Figure 5: meaning of sample vectors / vector field. We updated the manuscript text for Figure 5 to clarify that the orange sample vectors are flow-time displacements between consecutive integration steps (not physical velocities), and that the purple grid field is obtained by querying $v_\theta(\cdot,t\mid H,c)$ on a spatial grid for a single synthetic token, providing a qualitative 2D slice of the full $12\times 7$ field.
Orange vectors not tangent. This is expected under the above interpretation; we clarified this explicitly in the manuscript.
“512 test trajectories” ambiguity. We updated terminology throughout to distinguish test windows / prediction problems ( $N$ ) from stochastic forecast samples per window ( $S$ ), and corrected minor notation inconsistencies ( $n$ vs $S$ , $t$ vs $\tau$ ).
Derivative notation and minor typos. We clarified that primes denote derivatives with respect to flow time $t$ (holding $x_1$ fixed).
Improvement of section 3.3. We implemented the proposed improvements in the text.
Improvement of section 4. We fixed the notations issues and corrected the “60,s” typo.

Response to reviewer 3

We thank the reviewer for highlighting clarity gaps. We have made targeted edits to improve intuition, notation, and numerical transparency while keeping the experimental scope unchanged.

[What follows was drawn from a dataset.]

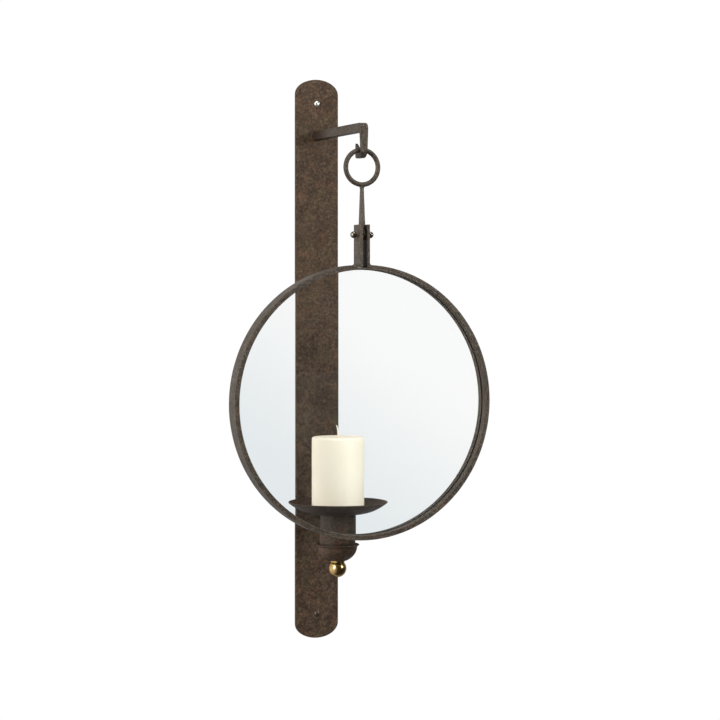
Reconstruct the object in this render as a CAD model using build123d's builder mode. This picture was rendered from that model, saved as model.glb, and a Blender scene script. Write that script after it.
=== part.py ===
from build123d import *
from math import asin, cos, radians, sin, sqrt, tan
from pathlib import Path

# Wall sconce candle holder, in millimetres. +Z is up and +Y points into the wall.
# The origin is the centre of the wall plate's back face.

# ---- wall plate and its screws ----
plate_height = 762.0
plate_width = 62.0
plate_thick = 4.0
plate_end_rise = 20.5  # height of each half-elliptical end
plate_edge = 0.6
screw_from_end = 33.0
screw_hole_r = 3.25
screw_neck_r = 2.4  # plain neck inside the plate
screw_thread_r = 2.0
screw_depth = 28.0  # thread and point behind the plate
screw_point = 6.0
screw_head_r = 4.0
screw_head_high = 2.2
recess_long = 4.4
recess_wide = 0.9
recess_deep = 1.1

# ---- upper arm and its hook ----
arm_below_top = 76.7  # plate's top to the middle of the upper arm
arm_high = 12.0
arm_wide = 11.0
arm_tip_wide = 10.5
hook_leg_thick = 5.8
hook_drop = 27.05  # arm's underside to the saddle that the ring hangs in
hook_wall = 6.6  # iron under the ring
hook_foot_wide = 8.0
hook_tip_wide = 2.6
hook_tip_thick = 2.6
hook_heel_in = 3.5  # heel's offset from the tip
hook_mouth = 21.0  # leg to tip
hook_trough_slope = 40.0
hook_corner_r = 8.0
hook_foot_r = 10.0
hook_heel_r = 5.0
hook_bend_r = 2.5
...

More intuition for Gaussian/OT path. We expanded Section 2.4 with a short intuitive explanation of the endpoints (noise at $t{=}0$ to a distribution concentrated near $x_1$ at $t{=}1$ ) and the roles of $\mu_t$ (drift) and $\sigma_t$ (uncertainty removal).
Notation (norms) and Heun’s method. We now define $\lVert\cdot\rVert$ (Euclidean norm) at its first use in the FM objective, and we briefly characterize Heun’s method as an explicit trapezoidal / second-order Runge–Kutta predictor–corrector integrator in the inference section. We also clarified derivative notation (primes w.r.t. flow time $t$ ).
Stronger baselines. We agree that comparisons against modern learning-based predictors would be valuable. For this proceedings paper we retain a constant-velocity baseline (aligned with operational short-term alerting/risk models) and explicitly position broader benchmarking as future work.